# Instructions for the task:
Extract all of the data and reproduce it precisely.

__________________________________________________

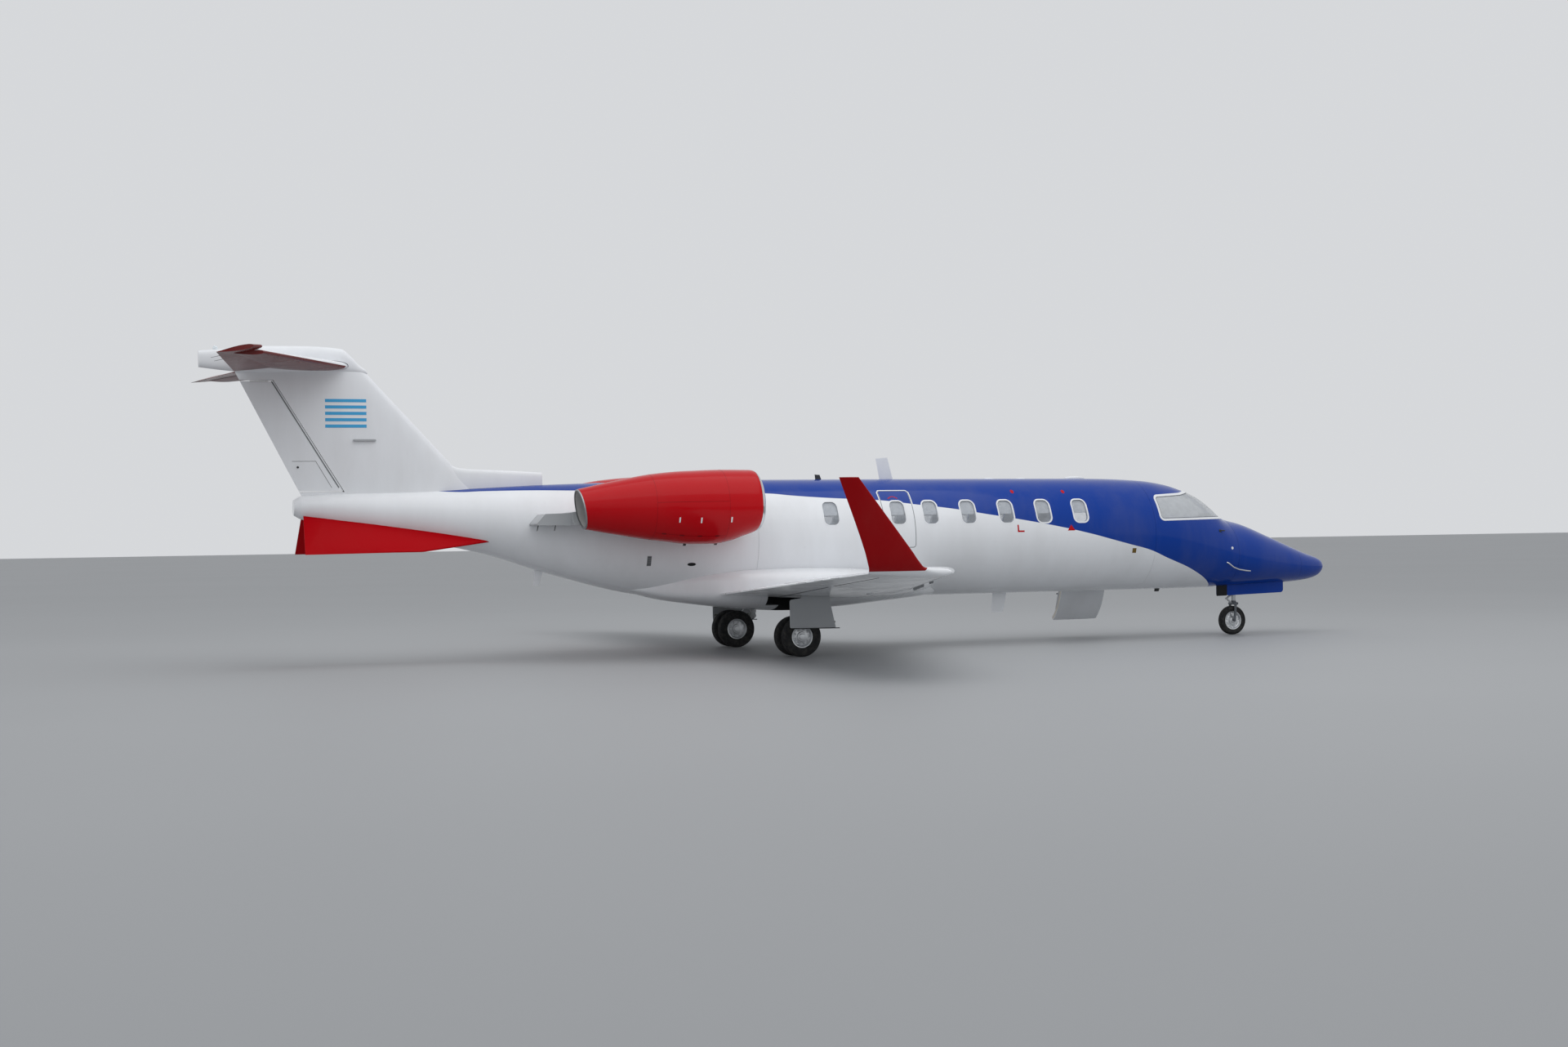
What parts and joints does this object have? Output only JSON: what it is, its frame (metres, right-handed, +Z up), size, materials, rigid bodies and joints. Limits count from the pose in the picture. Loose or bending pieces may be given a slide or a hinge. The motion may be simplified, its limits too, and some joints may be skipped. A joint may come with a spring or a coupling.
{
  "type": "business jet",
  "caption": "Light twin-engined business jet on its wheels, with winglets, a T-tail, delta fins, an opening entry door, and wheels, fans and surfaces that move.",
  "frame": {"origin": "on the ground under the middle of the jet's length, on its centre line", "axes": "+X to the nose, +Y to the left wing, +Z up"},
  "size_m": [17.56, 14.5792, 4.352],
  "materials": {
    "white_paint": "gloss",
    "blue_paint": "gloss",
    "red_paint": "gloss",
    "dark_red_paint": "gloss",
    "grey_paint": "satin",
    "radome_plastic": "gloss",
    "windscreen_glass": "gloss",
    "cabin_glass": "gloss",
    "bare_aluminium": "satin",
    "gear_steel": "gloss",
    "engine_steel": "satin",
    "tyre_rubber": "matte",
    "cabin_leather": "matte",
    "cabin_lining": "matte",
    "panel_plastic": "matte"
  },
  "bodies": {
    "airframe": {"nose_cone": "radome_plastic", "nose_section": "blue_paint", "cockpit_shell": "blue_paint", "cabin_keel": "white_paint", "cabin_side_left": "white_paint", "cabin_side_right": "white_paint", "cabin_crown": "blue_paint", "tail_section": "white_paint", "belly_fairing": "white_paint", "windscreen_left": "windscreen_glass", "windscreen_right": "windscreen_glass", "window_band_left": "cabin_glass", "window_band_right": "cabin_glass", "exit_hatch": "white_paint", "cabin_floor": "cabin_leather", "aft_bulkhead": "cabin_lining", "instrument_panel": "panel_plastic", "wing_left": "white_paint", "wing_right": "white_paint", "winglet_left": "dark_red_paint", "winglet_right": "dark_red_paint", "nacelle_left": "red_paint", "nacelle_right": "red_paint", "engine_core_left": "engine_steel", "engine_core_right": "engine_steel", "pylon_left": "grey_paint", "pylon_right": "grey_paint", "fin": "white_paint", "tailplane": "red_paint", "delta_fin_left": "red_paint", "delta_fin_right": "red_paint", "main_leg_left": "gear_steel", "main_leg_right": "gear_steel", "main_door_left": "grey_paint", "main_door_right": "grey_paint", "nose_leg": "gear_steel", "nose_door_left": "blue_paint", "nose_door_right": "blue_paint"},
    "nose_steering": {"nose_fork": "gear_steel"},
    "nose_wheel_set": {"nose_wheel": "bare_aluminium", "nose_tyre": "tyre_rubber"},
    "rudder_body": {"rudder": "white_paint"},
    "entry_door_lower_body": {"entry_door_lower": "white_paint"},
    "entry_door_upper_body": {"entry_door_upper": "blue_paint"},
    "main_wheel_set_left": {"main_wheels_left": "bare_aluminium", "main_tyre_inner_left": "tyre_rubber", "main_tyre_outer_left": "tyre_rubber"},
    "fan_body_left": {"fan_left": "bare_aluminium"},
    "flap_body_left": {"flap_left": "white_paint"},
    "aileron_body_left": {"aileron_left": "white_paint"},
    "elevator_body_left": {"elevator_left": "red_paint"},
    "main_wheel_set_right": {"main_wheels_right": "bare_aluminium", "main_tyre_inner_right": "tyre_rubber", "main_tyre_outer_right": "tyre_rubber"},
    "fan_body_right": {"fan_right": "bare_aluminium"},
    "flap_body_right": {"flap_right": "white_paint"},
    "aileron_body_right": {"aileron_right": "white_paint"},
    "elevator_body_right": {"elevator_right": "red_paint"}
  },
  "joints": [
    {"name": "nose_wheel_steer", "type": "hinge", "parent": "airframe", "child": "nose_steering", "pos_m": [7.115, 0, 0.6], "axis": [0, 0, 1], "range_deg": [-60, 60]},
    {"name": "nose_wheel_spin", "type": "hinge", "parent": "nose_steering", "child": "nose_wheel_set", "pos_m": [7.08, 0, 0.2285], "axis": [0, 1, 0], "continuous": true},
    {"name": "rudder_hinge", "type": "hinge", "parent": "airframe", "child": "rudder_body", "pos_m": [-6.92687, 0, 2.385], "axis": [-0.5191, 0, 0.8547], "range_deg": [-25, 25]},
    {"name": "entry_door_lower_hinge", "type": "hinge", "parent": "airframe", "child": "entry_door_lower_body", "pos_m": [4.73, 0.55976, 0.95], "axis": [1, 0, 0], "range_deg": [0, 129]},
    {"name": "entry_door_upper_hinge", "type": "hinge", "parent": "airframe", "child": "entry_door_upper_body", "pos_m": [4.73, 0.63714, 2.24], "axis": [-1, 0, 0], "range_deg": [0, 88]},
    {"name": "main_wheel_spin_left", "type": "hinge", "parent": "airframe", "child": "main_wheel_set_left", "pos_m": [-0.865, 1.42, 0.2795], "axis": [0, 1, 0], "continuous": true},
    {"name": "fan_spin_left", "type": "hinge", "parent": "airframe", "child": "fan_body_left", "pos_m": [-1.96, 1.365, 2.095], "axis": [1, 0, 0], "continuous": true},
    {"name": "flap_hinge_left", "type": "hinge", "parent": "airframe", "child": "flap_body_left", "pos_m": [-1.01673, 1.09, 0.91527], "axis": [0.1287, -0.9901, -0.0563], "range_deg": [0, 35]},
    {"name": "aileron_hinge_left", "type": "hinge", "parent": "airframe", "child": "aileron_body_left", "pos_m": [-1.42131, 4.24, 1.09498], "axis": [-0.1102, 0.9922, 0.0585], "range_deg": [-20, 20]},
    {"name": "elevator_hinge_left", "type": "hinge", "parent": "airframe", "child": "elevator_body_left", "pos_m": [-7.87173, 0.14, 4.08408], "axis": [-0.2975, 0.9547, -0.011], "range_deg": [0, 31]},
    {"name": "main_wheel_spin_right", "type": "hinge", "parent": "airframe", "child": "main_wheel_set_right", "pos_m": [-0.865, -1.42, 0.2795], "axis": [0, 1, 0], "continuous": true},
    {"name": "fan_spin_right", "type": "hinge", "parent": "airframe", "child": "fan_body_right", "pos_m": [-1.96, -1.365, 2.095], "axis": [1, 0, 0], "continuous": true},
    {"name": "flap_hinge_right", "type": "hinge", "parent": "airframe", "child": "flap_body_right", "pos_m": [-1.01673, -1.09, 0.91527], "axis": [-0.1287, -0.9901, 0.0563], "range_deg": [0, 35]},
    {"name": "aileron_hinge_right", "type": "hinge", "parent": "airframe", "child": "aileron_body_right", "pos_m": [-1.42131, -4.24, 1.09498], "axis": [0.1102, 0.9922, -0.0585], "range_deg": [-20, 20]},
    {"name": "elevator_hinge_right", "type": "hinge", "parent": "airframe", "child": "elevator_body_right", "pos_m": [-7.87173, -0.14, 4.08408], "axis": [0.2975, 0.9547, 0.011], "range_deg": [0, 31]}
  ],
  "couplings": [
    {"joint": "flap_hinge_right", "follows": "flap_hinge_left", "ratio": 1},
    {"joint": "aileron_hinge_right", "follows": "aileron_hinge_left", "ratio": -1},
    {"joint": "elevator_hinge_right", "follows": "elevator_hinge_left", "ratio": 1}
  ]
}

__________________________________________________

# Solution to the problem:
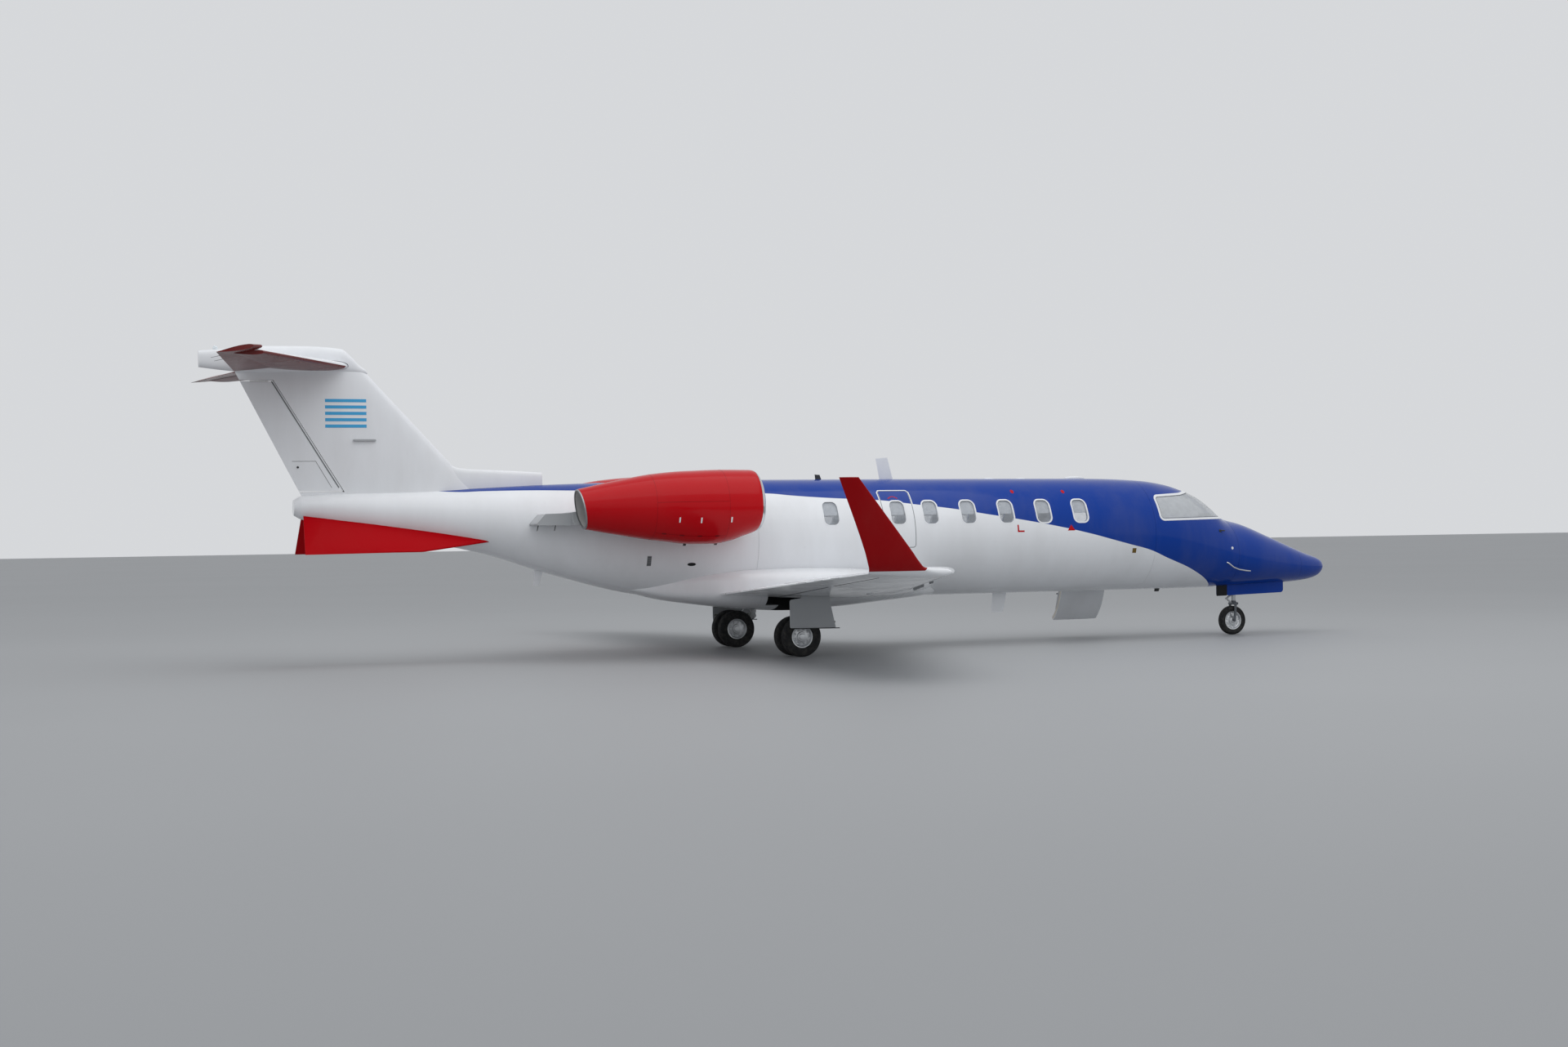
What parts and joints does this object have? Output only JSON: what it is, its frame (metres, right-handed, +Z up), size, materials, rigid bodies and joints. Limits count from the pose in the picture. Loose or bending pieces may be given a slide or a hinge. The motion may be simplified, its limits too, and some joints may be skipped. A joint may come with a spring or a coupling.
{
  "type": "business jet",
  "caption": "Light twin-engined business jet on its wheels, with winglets, a T-tail, delta fins, an opening entry door, and wheels, fans and surfaces that move.",
  "frame": {"origin": "on the ground under the middle of the jet's length, on its centre line", "axes": "+X to the nose, +Y to the left wing, +Z up"},
  "size_m": [17.56, 14.5792, 4.352],
  "materials": {
    "white_paint": "gloss",
    "blue_paint": "gloss",
    "red_paint": "gloss",
    "dark_red_paint": "gloss",
    "grey_paint": "satin",
    "radome_plastic": "gloss",
    "windscreen_glass": "gloss",
    "cabin_glass": "gloss",
    "bare_aluminium": "satin",
    "gear_steel": "gloss",
    "engine_steel": "satin",
    "tyre_rubber": "matte",
    "cabin_leather": "matte",
    "cabin_lining": "matte",
    "panel_plastic": "matte"
  },
  "bodies": {
    "airframe": {"nose_cone": "radome_plastic", "nose_section": "blue_paint", "cockpit_shell": "blue_paint", "cabin_keel": "white_paint", "cabin_side_left": "white_paint", "cabin_side_right": "white_paint", "cabin_crown": "blue_paint", "tail_section": "white_paint", "belly_fairing": "white_paint", "windscreen_left": "windscreen_glass", "windscreen_right": "windscreen_glass", "window_band_left": "cabin_glass", "window_band_right": "cabin_glass", "exit_hatch": "white_paint", "cabin_floor": "cabin_leather", "aft_bulkhead": "cabin_lining", "instrument_panel": "panel_plastic", "wing_left": "white_paint", "wing_right": "white_paint", "winglet_left": "dark_red_paint", "winglet_right": "dark_red_paint", "nacelle_left": "red_paint", "nacelle_right": "red_paint", "engine_core_left": "engine_steel", "engine_core_right": "engine_steel", "pylon_left": "grey_paint", "pylon_right": "grey_paint", "fin": "white_paint", "tailplane": "red_paint", "delta_fin_left": "red_paint", "delta_fin_right": "red_paint", "main_leg_left": "gear_steel", "main_leg_right": "gear_steel", "main_door_left": "grey_paint", "main_door_right": "grey_paint", "nose_leg": "gear_steel", "nose_door_left": "blue_paint", "nose_door_right": "blue_paint"},
    "nose_steering": {"nose_fork": "gear_steel"},
    "nose_wheel_set": {"nose_wheel": "bare_aluminium", "nose_tyre": "tyre_rubber"},
    "rudder_body": {"rudder": "white_paint"},
    "entry_door_lower_body": {"entry_door_lower": "white_paint"},
    "entry_door_upper_body": {"entry_door_upper": "blue_paint"},
    "main_wheel_set_left": {"main_wheels_left": "bare_aluminium", "main_tyre_inner_left": "tyre_rubber", "main_tyre_outer_left": "tyre_rubber"},
    "fan_body_left": {"fan_left": "bare_aluminium"},
    "flap_body_left": {"flap_left": "white_paint"},
    "aileron_body_left": {"aileron_left": "white_paint"},
    "elevator_body_left": {"elevator_left": "red_paint"},
    "main_wheel_set_right": {"main_wheels_right": "bare_aluminium", "main_tyre_inner_right": "tyre_rubber", "main_tyre_outer_right": "tyre_rubber"},
    "fan_body_right": {"fan_right": "bare_aluminium"},
    "flap_body_right": {"flap_right": "white_paint"},
    "aileron_body_right": {"aileron_right": "white_paint"},
    "elevator_body_right": {"elevator_right": "red_paint"}
  },
  "joints": [
    {"name": "nose_wheel_steer", "type": "hinge", "parent": "airframe", "child": "nose_steering", "pos_m": [7.115, 0, 0.6], "axis": [0, 0, 1], "range_deg": [-60, 60]},
    {"name": "nose_wheel_spin", "type": "hinge", "parent": "nose_steering", "child": "nose_wheel_set", "pos_m": [7.08, 0, 0.2285], "axis": [0, 1, 0], "continuous": true},
    {"name": "rudder_hinge", "type": "hinge", "parent": "airframe", "child": "rudder_body", "pos_m": [-6.92687, 0, 2.385], "axis": [-0.5191, 0, 0.8547], "range_deg": [-25, 25]},
    {"name": "entry_door_lower_hinge", "type": "hinge", "parent": "airframe", "child": "entry_door_lower_body", "pos_m": [4.73, 0.55976, 0.95], "axis": [1, 0, 0], "range_deg": [0, 129]},
    {"name": "entry_door_upper_hinge", "type": "hinge", "parent": "airframe", "child": "entry_door_upper_body", "pos_m": [4.73, 0.63714, 2.24], "axis": [-1, 0, 0], "range_deg": [0, 88]},
    {"name": "main_wheel_spin_left", "type": "hinge", "parent": "airframe", "child": "main_wheel_set_left", "pos_m": [-0.865, 1.42, 0.2795], "axis": [0, 1, 0], "continuous": true},
    {"name": "fan_spin_left", "type": "hinge", "parent": "airframe", "child": "fan_body_left", "pos_m": [-1.96, 1.365, 2.095], "axis": [1, 0, 0], "continuous": true},
    {"name": "flap_hinge_left", "type": "hinge", "parent": "airframe", "child": "flap_body_left", "pos_m": [-1.01673, 1.09, 0.91527], "axis": [0.1287, -0.9901, -0.0563], "range_deg": [0, 35]},
    {"name": "aileron_hinge_left", "type": "hinge", "parent": "airframe", "child": "aileron_body_left", "pos_m": [-1.42131, 4.24, 1.09498], "axis": [-0.1102, 0.9922, 0.0585], "range_deg": [-20, 20]},
    {"name": "elevator_hinge_left", "type": "hinge", "parent": "airframe", "child": "elevator_body_left", "pos_m": [-7.87173, 0.14, 4.08408], "axis": [-0.2975, 0.9547, -0.011], "range_deg": [0, 31]},
    {"name": "main_wheel_spin_right", "type": "hinge", "parent": "airframe", "child": "main_wheel_set_right", "pos_m": [-0.865, -1.42, 0.2795], "axis": [0, 1, 0], "continuous": true},
    {"name": "fan_spin_right", "type": "hinge", "parent": "airframe", "child": "fan_body_right", "pos_m": [-1.96, -1.365, 2.095], "axis": [1, 0, 0], "continuous": true},
    {"name": "flap_hinge_right", "type": "hinge", "parent": "airframe", "child": "flap_body_right", "pos_m": [-1.01673, -1.09, 0.91527], "axis": [-0.1287, -0.9901, 0.0563], "range_deg": [0, 35]},
    {"name": "aileron_hinge_right", "type": "hinge", "parent": "airframe", "child": "aileron_body_right", "pos_m": [-1.42131, -4.24, 1.09498], "axis": [0.1102, 0.9922, -0.0585], "range_deg": [-20, 20]},
    {"name": "elevator_hinge_right", "type": "hinge", "parent": "airframe", "child": "elevator_body_right", "pos_m": [-7.87173, -0.14, 4.08408], "axis": [0.2975, 0.9547, 0.011], "range_deg": [0, 31]}
  ],
  "couplings": [
    {"joint": "flap_hinge_right", "follows": "flap_hinge_left", "ratio": 1},
    {"joint": "aileron_hinge_right", "follows": "aileron_hinge_left", "ratio": -1},
    {"joint": "elevator_hinge_right", "follows": "elevator_hinge_left", "ratio": 1}
  ]
}